For supply chain leaders in manufacturing, consumer packaged goods, life sciences, and automotive industries, where Trax works extensively, the exposure isn't abstract. It shows up in input costs, carrier surcharges, insurance line items, and the accessorial charges that appear on freight invoices weeks after the underlying disruption began.

What Steve Beda Recommends

Steve's strategic guidance during the webinar carried his characteristic balance of directness and intellectual honesty about what we don't know.

On duration: this is the variable that governs everything else. Is this a blip that resolves in weeks, or a trend that reshapes freight cost structures for months? Steve was candid that the answer isn't knowable with confidence yet, but that the data entering this disruption was already pointing in a difficult direction. Capacity was constrained. Base rates across all modes were trending upward on a consistent multi-month basis. The Hormuz disruption hit freight markets with no cushion to absorb it.

On contracts: if you are approaching carrier contract renewals, think carefully about duration. Locking in capacity now avoids further exposure in a market where rates are rising. But committing to long-term contracts at current elevated pricing limits your ability to renegotiate if demand softens or capacity comes back online. Shorter terms preserve optionality.

On fuel specifically: avoid baking in a fixed fuel rate at market peak levels. Index-based fuel agreements with caps let you participate in both directions β€” benefiting when prices come down without being fully exposed when they spike. This is not the moment to negotiate a fixed rate and call it managed.

On backup strategies: the Maersk rerouting announcement wasn't a surprise to carriers β€” it was a deliberate operational response to a risk they had already modeled. The question for shippers is whether their backup strategies were designed before the disruption or are being built reactively as it unfolds. Pre-modeled alternative routes, balanced supplier networks across regions, and inventory levels calibrated to absorb short-duration disruptions are not luxury planning exercises.
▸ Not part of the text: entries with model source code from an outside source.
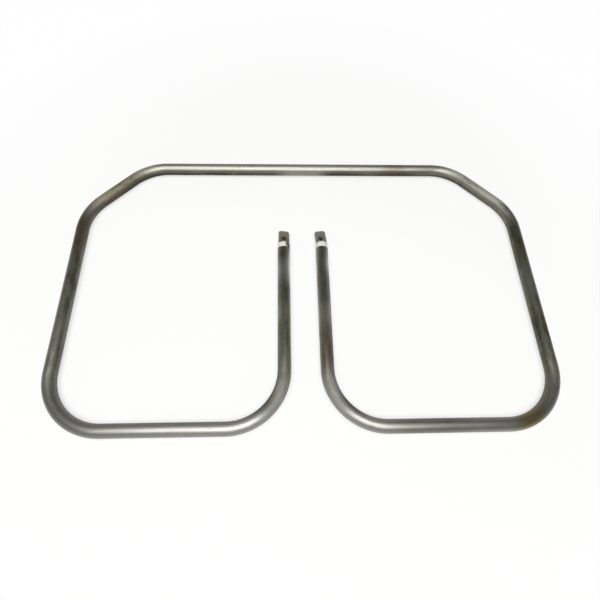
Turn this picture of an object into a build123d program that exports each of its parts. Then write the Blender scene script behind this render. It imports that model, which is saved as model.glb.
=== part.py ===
from build123d import *

import os

# Tubular heating element: a mineral-insulated sheath bent to a flat rectangular loop.
#
# Millimetres, +Z up. The element lies flat on Z = 0. The origin is under the middle of the loop,
# +X runs to the right along the long rails and +Y runs to the back. Both terminal legs stand on the
# front rail and point to +Y, and "left" and "right" are as seen from the front (-Y) side.
#
# After filling, the tube is rolled down until the powder is as hard as stone. Round the loop, where
# nothing opens and nothing shows, tube, powder and coil are one sealed, solid rod. The two straight
# legs are true tubes, with all that each one holds, from the first bend to the terminal.

# ---- driving dimensions: the bent sheath -------------------------------------------------------
SHEATH_DIAMETER = 7.0        # outside diameter of the tube after it is rolled down
SHEATH_WALL = 0.6            # wall of the tube
LOOP_WIDTH = 256.0           # between the axes of the left and right side rails
LOOP_DEPTH = 159.0           # between the axes of the front and back rails
CORNER_CUT = 33.0            # how far the two back corners are cut off, along X and along Y
LEG_SPACING = 22.0           # between the axes of the two terminal legs
LEG_LENGTH = 100.5           # from the front rail axis to the open end of the sheath
BEND_RADIUS = 29.0           # radius of every bend, to the tube axis
SHEATH_EDGE = 0.12           # broken edges of the two cut ends

# ---- driving dimensions: what the sheath holds -------------------------------------------------
COLD_LENGTH = 40.0           # unheated stretch, from the sheath end to the first turn of the coil
COIL_DIAMETER = 2.8          # outside diameter of the resistance coil
COIL_WIRE = 0.4              # diameter of the resistance wire
PIN_DIAMETER = 2.8           # cold pin, from the terminal to the coil
SPIGOT_LENGTH = 8.0          # turned-down end of the pin, which the first turns are wound on
SEAL_LENGTH = 6.0            # moisture seal behind the ceramic bush

# ---- driving dimensions: the terminals ---------------------------------------------------------
BUSH_COLLAR_DIAMETER = 7.0   # part of the ceramic bush that shows
BUSH_COLLAR_LENGTH = 3.2
BUSH_EDGE = 0.35             # chamfer round the outer edge of the collar
BUSH_SPIGOT_LENGTH = 5.0     # part of the bush that sits inside the sheath
BUSH_FIT = 0.05              # radial clearance of the bush, in the sheath and round the pin
SEAT_LENGTH = 2.2            # half-round seat at the end of the pin, under the blade
BLADE_WIDTH = 6.3            # flat tab terminal
BLADE_THICKNESS = 0.8
BLADE_LENGTH = 8.2
BLADE_GAP = 0.35             # from the face of the ceramic bush to the blade
BLADE_CORNER = 1.3           # clipped corners at the tip
BLADE_BASE_CORNER = 0.4      # clipped corners next to the bush
BLADE_EDGE = 0.12            # broken edges of the punched blade
BLADE_HOLE_DIAMETER = 1.65   # latching hole
BLADE_HOLE_TO_TIP = 5.2      # from the hole's centre to the tip
BLADE_TURN = {"left": 12.0, "right": 0.0}   # degrees that each blade sits turned about its leg
BLADE_LEAN = {"left": 0.0, "right": 6.0}    # degrees that each blade leans to the left on its seat

# ---- places that follow from them --------------------------------------------------------------
SHEATH_RADIUS = SHEATH_DIAMETER / 2
BORE_RADIUS = SHEATH_RADIUS - SHEATH_WALL
AXIS_Z = SHEATH_RADIUS
SIDE_X = LOOP_WIDTH / 2
LEG_X = LEG_SPACING / 2
FRONT_Y = -LOOP_DEPTH / 2
BACK_Y = LOOP_DEPTH / 2
LOOP_Y = FRONT_Y + BEND_RADIUS               # the straight legs end and the first bends start
LEG_END_Y = FRONT_Y + LEG_LENGTH
SEAL_Y = LEG_END_Y - BUSH_SPIGOT_LENGTH      # the bush ends and the seal starts
FILL_Y = SEAL_Y - SEAL_LENGTH                # the seal ends and the powder starts
COIL_Y = LEG_END_Y - COLD_LENGTH             # the first turn of the coil
SPIGOT_Y = COIL_Y - SPIGOT_LENGTH            # the inner end of the cold pin
BUSH_FACE_Y = LEG_END_Y + BUSH_COLLAR_LENGTH
COIL_RADIUS = COIL_DIAMETER / 2
COIL_BORE_RADIUS = COIL_RADIUS - COIL_WIRE
PIN_RADIUS = PIN_DIAMETER / 2
SIDES = {"left": -1, "right": 1}

os.makedirs("parts", exist_ok=True)


def tube_axis():
    """The axis of the tube, from the left leg round the loop to the right leg, bends and all."""
    right_half = [
        (SIDE_X - CORNER_CUT, BACK_Y),
        (SIDE_X, BACK_Y - CORNER_CUT),
        (SIDE_X, FRONT_Y),
        (LEG_X, FRONT_Y),
        (LEG_X, LEG_END_Y),
    ]
    left_half = [(-x, y) for x, y in reversed(right_half)]
    with BuildLine(Plane.XY.offset(AXIS_Z)) as axis:
        FilletPolyline(*left_half, *right_half, radius=BEND_RADIUS)
    return axis.wire()


def leg_plane(side, y, turn=0.0):
    """Plane across a leg at y, facing out of the leg: its x runs to the left and its y runs up."""
    to_the_left = Vector(-1, 0, 0).rotate(Axis.Y, turn)
    return Plane(origin=(SIDES[side] * LEG_X, y, AXIS_Z), x_dir=to_the_left, z_dir=(0, 1, 0))


def save(piece, name):
    """Label a finished piece and write it to its own file."""
    piece.part.label = name
    export_step(piece.part, f"parts/{name}.step")


# ---- sheath: one length of tube, bent eight times and open at both ends ------------------------
with BuildPart() as sheath:
    path = tube_axis()
    with BuildSketch(Plane(origin=path @ 0, z_dir=path % 0)):
        Circle(SHEATH_RADIUS)
    sweep(path=path)
    chamfer(sheath.faces().filter_by(Axis.Y).edges(), SHEATH_EDGE)
    for side in SIDES:
        with BuildSketch(leg_plane(side, LOOP_Y)):
            Circle(BORE_RADIUS)
        extrude(amount=LEG_END_Y - LOOP_Y, mode=Mode.SUBTRACT)
save(sheath, "sheath")

# ---- resistance coil: a close-wound spiral, held as the sleeve that its turns fill in each leg -
with BuildPart() as resistance_coil:
    for side in SIDES:
        with BuildSketch(leg_plane(side, LOOP_Y)):
            Circle(COIL_RADIUS)
            Circle(COIL_BORE_RADIUS, mode=Mode.SUBTRACT)
        extrude(amount=COIL_Y - LOOP_Y)
save(resistance_coil, "resistance_coil")

# ---- magnesia fill: compacted powder round the coil and pins, and a core inside the coil -------
with BuildPart() as magnesia_fill:
    for side in SIDES:
        with BuildSketch(leg_plane(side, LOOP_Y)):
            Circle(BORE_RADIUS)
            Circle(COIL_RADIUS, mode=Mode.SUBTRACT)
        extrude(amount=COIL_Y - LOOP_Y)
        with BuildSketch(leg_plane(side, COIL_Y)):
            Circle(BORE_RADIUS)
            Circle(PIN_RADIUS, mode=Mode.SUBTRACT)
        extrude(amount=FILL_Y - COIL_Y)
        with BuildSketch(leg_plane(side, LOOP_Y)):
            Circle(COIL_BORE_RADIUS)
        extrude(amount=SPIGOT_Y - LOOP_Y)
save(magnesia_fill, "magnesia_fill")

# ---- both terminals: everything that is pushed or welded into an open end of the sheath --------
for side in SIDES:
    blade_turn = BLADE_TURN[side]
    seat_plane = leg_plane(side, BUSH_FACE_Y, blade_turn)

    # cold pin: a rod with a turned-down inner end and a half-round seat for the blade
    with BuildPart() as cold_pin:
        with BuildSketch(leg_plane(side, SPIGOT_Y)):
            Circle(COIL_BORE_RADIUS)
        extrude(amount=SPIGOT_LENGTH)
        with BuildSketch(leg_plane(side, COIL_Y)):
            Circle(PIN_RADIUS)
        extrude(amount=BUSH_FACE_Y + SEAT_LENGTH - COIL_Y)
        with BuildSketch(seat_plane):
            Rectangle(2 * PIN_DIAMETER, PIN_DIAMETER, align=(Align.CENTER, Align.MIN))
        extrude(amount=SEAT_LENGTH, mode=Mode.SUBTRACT)
    save(cold_pin, f"cold_pin_{side}")

    # end seal: a ring of cured resin between the powder and the bush
    with BuildPart() as end_seal:
        with BuildSketch(leg_plane(side, FILL_Y)):
            Circle(BORE_RADIUS)
            Circle(PIN_RADIUS, mode=Mode.SUBTRACT)
        extrude(amount=SEAL_LENGTH)
    save(end_seal, f"end_seal_{side}")

    # ceramic bush: a collar on the sheath end, with a spigot inside the sheath
    with BuildPart() as ceramic_bush:
        bush_axis = Axis((SIDES[side] * LEG_X, SEAL_Y, AXIS_Z), (0, 1, 0))
        with BuildSketch(Plane(origin=bush_axis.position, x_dir=(1, 0, 0), z_dir=(0, 0, 1))):
            bore = PIN_RADIUS + BUSH_FIT
            spigot = BORE_RADIUS - BUSH_FIT
            collar = BUSH_COLLAR_DIAMETER / 2
            face = BUSH_SPIGOT_LENGTH + BUSH_COLLAR_LENGTH
            with BuildLine():
                Polyline(
                    (bore, 0),
                    (spigot, 0),
                    (spigot, BUSH_SPIGOT_LENGTH),
                    (collar, BUSH_SPIGOT_LENGTH),
                    (collar, face - BUSH_EDGE),
                    (collar - BUSH_EDGE, face),
                    (bore, face),
                    close=True,
                )
            make_face()
        revolve(axis=bush_axis)
    save(ceramic_bush, f"ceramic_bush_{side}")

    # terminal blade: a punched tab with clipped corners, welded on the seat of the pin
    with BuildPart() as terminal_blade:
        flat_on_seat = Plane(origin=seat_plane.origin, x_dir=-seat_plane.x_dir, z_dir=seat_plane.y_dir)
        with BuildSketch(flat_on_seat.rotated((0, 0, BLADE_LEAN[side]))):
            with Locations((0, BLADE_GAP)):
                Rectangle(BLADE_WIDTH, BLADE_LENGTH, align=(Align.CENTER, Align.MIN))
            corners = vertices().group_by(Axis.Y)
            chamfer(corners[-1], BLADE_CORNER)
            chamfer(corners[0], BLADE_BASE_CORNER)
        extrude(amount=BLADE_THICKNESS)
        rims = terminal_blade.faces().filter_by(flat_on_seat).edges()
        chamfer(rims, BLADE_EDGE)
        with Locations(flat_on_seat.rotated((0, 0, BLADE_LEAN[side]))):
            with Locations((0, BLADE_GAP + BLADE_LENGTH - BLADE_HOLE_TO_TIP)):
                Hole(BLADE_HOLE_DIAMETER / 2, depth=BLADE_THICKNESS)
    save(terminal_blade, f"terminal_blade_{side}")
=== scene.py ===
import math

import bpy
from mathutils import Matrix, Vector


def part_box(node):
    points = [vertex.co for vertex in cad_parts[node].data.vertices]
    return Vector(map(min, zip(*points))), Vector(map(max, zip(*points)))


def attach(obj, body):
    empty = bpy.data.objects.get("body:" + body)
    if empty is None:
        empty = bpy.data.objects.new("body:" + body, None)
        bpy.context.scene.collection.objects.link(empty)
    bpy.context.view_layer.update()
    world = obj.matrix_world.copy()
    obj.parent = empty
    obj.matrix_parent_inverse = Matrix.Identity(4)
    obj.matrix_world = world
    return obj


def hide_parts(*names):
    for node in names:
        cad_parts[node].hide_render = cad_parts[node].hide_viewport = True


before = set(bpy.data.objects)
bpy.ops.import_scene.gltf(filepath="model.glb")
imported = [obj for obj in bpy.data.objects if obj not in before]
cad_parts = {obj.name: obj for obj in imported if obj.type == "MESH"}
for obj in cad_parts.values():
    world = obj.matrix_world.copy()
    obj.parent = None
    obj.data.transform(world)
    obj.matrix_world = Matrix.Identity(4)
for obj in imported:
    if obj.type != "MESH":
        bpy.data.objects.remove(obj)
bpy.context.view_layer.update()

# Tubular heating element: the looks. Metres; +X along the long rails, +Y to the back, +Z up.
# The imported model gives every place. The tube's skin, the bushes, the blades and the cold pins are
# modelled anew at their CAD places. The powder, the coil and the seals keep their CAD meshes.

MM = 0.001
UP = Vector((0, 0, 1))
SIDES = ("left", "right")
SAME_PLACE = 1e-6                # points nearer to each other than this are one

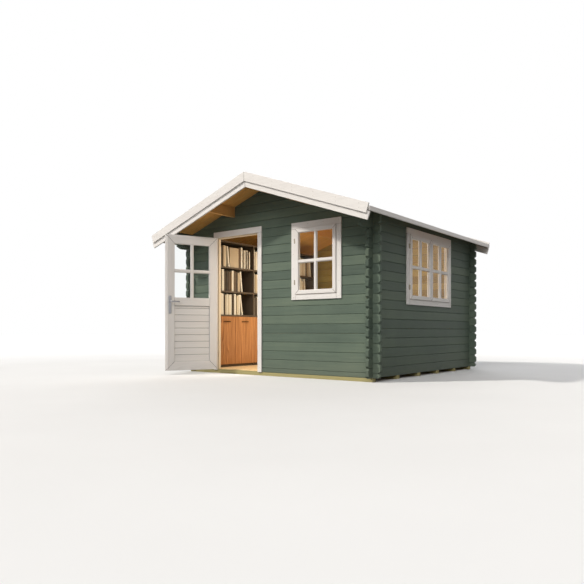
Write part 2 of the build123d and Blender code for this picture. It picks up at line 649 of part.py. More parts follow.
def bookcase():
    back = -HALF_WIDTH + LOG_THICKNESS + CASE_WALL_GAP
    front = back + CASE_DEPTH
    floor_top = BASE + FLOOR_THICKNESS
    top = floor_top + CASE_HEIGHT
    carcass, shelves, doors, pulls = [], [], [], []
    for i in range(CASE_BAYS + 1):
        y = CASE_START + i * CASE_BAY_WIDTH
        carcass.append(box(back, front, y, y + CASE_BOARD, floor_top, top))
    carcass.append(box(back, front, CASE_START, CASE_START + CASE_LENGTH, top + FIT, top + FIT + CASE_BOARD))
    for i in range(CASE_BAYS):
        y0 = CASE_START + i * CASE_BAY_WIDTH + CASE_BOARD + FIT
        y1 = y0 + CASE_BAY_WIDTH - CASE_BOARD - 2 * FIT
        carcass.append(box(back, back + CASE_BOARD / 2, y0, y1, floor_top + CASE_DOOR_TOP, top))
        carcass.append(box(front - 2 * CASE_BOARD, front - CASE_BOARD, y0, y1, floor_top,
                           floor_top + CASE_PLINTH - FIT))
        for height in (CASE_DOOR_TOP,) + CASE_SHELVES:
            shelves.append(box(back + CASE_BOARD / 2 + FIT, front, y0, y1, floor_top + height - CASE_BOARD,
                               floor_top + height))
        door_width = (y1 - y0 - 3 * CASE_DOOR_GAP) / 2
        door_top = floor_top + CASE_DOOR_TOP - CASE_BOARD - CASE_DOOR_GAP
        for j in range(2):
            door_y = y0 + CASE_DOOR_GAP + j * (door_width + CASE_DOOR_GAP)
            doors.append(box(front - CASE_BOARD, front, door_y, door_y + door_width,
                             floor_top + CASE_PLINTH, door_top))
            pull_y = door_y + (door_width - PULL_LENGTH) / 2
            pull_z = door_top - PULL_DROP
            pulls.append(box(front + FIT, front + PULL_DEPTH, pull_y, pull_y + PULL_LENGTH, pull_z,
                             pull_z + PULL_WIDTH))
    save("bookcase_carcass", carcass)
    save("bookcase_shelves", shelves)
    save("bookcase_doors", doors)
    save("bookcase_pulls", pulls)


base()
walls()
roof()
windows()
door_frame()
door_leaf()
door_hinges()
bookcase()
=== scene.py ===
# %% [markdown]
# # A small log cabin
# The cabin comes to Blender as a fixed frame of solids: logs, bearers, frames, sashes, the door and its
# hinges. This lesson dresses it. Solids whose shape is already right get a paint or a wood, and boards,
# glazing bars, felt, handles, nails and books are worked out here as surfaces. All lengths are metres.

# %% Load the frame
import json
from math import cos, radians, sin, tan

import bmesh
import bpy
import numpy as np
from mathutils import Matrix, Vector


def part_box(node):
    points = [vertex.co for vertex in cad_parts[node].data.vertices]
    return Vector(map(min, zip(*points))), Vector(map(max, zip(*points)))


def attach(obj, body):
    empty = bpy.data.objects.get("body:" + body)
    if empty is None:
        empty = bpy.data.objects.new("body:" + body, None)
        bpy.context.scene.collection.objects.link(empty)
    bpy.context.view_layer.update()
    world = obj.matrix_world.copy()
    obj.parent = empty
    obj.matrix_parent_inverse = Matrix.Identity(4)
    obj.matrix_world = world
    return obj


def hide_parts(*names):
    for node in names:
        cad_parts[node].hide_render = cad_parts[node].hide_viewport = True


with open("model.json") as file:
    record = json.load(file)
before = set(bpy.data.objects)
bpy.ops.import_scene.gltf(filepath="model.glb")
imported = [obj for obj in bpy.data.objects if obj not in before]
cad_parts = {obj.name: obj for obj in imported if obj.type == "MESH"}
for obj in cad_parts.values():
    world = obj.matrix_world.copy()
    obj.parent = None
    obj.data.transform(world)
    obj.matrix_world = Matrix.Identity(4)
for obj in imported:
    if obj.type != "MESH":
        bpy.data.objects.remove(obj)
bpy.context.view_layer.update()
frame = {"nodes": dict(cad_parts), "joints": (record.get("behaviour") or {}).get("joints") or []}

nodes = frame["nodes"]


def show(name, data):
    """Puts a camera, a lamp or a mesh into the scene."""
    thing = bpy.data.objects.new(name, data)
    bpy.context.scene.collection.objects.link(thing)
    return thing


print("nodes in the frame:", len(nodes))

# %% [markdown]
# ## The camera
# The cabin is seen from its front right corner, from a low seat's height, and its upright edges stay
# upright. So the camera looks level, and a small shift moves the picture up instead of a tilt. Its lens
# is known by a focal length and a horizon in pixels, which a sensor's width turns into millimetres.

# %% Camera
PICTURE, FOCAL, HORIZON = 584, 589.74, 330.8
SENSOR = 36
EYE, HEADING = (4.9337, -5.9115, 0.5886), radians(37.956)


def make_camera():
    lens = bpy.data.cameras.new("camera")
    lens.sensor_width = SENSOR
    lens.lens = SENSOR * FOCAL / PICTURE
    lens.shift_y = (HORIZON - PICTURE / 2) / PICTURE
    camera = show("camera", lens)
    camera.location = EYE
    camera.rotation_euler = (radians(90), 0, HEADING)
    bpy.context.scene.camera = camera
    print("lens", round(lens.lens, 2), "mm")


make_camera()

# %% [markdown]
# ## Shader sums as plain arithmetic
# A paint or a wood is a sum of patterns: growth rings, streaks, a tone for each board. Written node by
# node such a sum is hard to read. Here one small class wraps a socket, and adding or multiplying two of
# them adds the Math node, also when the left one is a plain number, as in 1 - mask.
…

They are the operational difference between managing through a disruption and being managed by it.

The Data Requirement Underneath All of It

Every recommendation Steve made in the webinar β€” rerouting analysis, contract timing, fuel index strategy, backup carrier modeling β€” requires one thing before it can be executed: a clear, current, lane-level view of your freight program.

Which carriers are you using on which lanes? What are your concentration exposures by region and mode? How does your current transportation spend distribute across the corridors affected by this disruption? What would a mode shift or rerouting cost, compared to your current contracted rates, on the specific lanes where you have exposure?

These are not questions that can be answered from a summary report or a 30-day-old data pull. They require normalized, audited freight data available in real time β€” across all modes, carriers, and geographies β€” in a form that can actually support the scenario modeling Steve described.

Trax's freight audit and data management platform provides that foundation. The Prizma platform normalizes transportation spend data across 100% of invoices, all modes, all currencies, and all regions β€” giving supply chain leaders the visibility to assess Hormuz exposure at the lane level and model the cost implications of rerouting, alternative carrier selection, or adjusted inventory positioning before decisions become urgent.

The Strait of Hormuz will eventually stabilize. The supply chains that are building data infrastructure to manage this disruption intelligently will also be better prepared for the next one.